And so it begins, the slow reassertion of the rank-and-file over Labour’s failed parliamentarians. There’s an inevitability to this process of democratic renewal. The failures of Labour’s caucus require a large measure of contrition from its members because, when all is said and done, their failures led to the party’s defeat. So Labour’s membership, encouraged to believe that their MPs are ready to step back, listen and learn, will try to step forward.
Stuff and nonsense, of course, Labour’s caucus has no intention of being dictated to by the party membership. It never has and it never will. But, when the caucus’ timidity and utter lack of imagination has led to a crippling electoral loss, it makes sense to let those who claim to have new ideas, and new policies, have the floor. Who knows – some may even turn out to be worth keeping.
The last time this happened was 2009. Helen Clark’s nine- year stint as prime minister had been brought to an end in 2008 by National’s John Key, and she had stepped down from the leadership in favour of Phil Goff.
As leader for 15 years, Clark had dominated the Labour Party to a degree not seen since the days of Peter Fraser. Goff became leader of the opposition amidst a huge cloud of steam as the pressure of that decade -and -a -half of domination was suddenly released. No one was quite willing to openly quote Chairman Mao Zedong’s infamous invitation to "let a hundred flowers bloom; let a hundred schools of thought contend”. But if someone had, then Labour’s policy-wonks would have known exactly what they meant.
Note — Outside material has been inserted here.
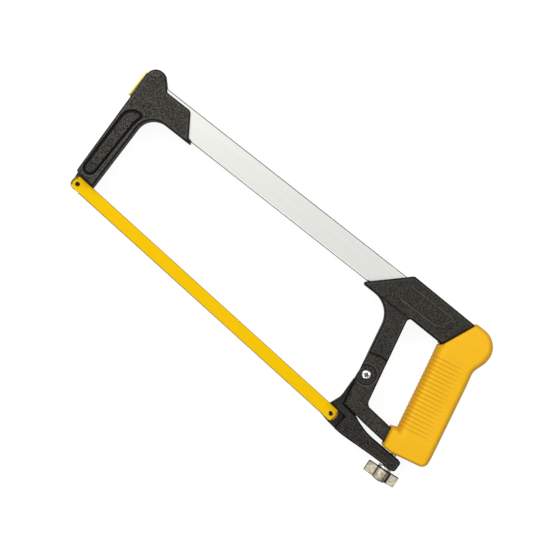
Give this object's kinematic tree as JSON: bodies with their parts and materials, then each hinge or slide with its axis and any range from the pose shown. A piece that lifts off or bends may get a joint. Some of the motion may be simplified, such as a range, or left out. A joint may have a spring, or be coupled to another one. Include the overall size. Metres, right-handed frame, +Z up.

And, 15 years ago, Labour still had some impressive policy-wonks in its ranks. Even before Clark’s reign came to an end, individuals such as Marion Hobbs, Helen Kelly, Jordan Carter and Liz Craig were making their presence felt on the policy front. With Clark’s departure, their ideas – a capital gains tax, GST off food, the reform of Working For Families – began to make serious headway. So much so that, in 2011, Goff, the former Rogernome, was required to front a Labour manifesto more radical than any seen since the 1970s.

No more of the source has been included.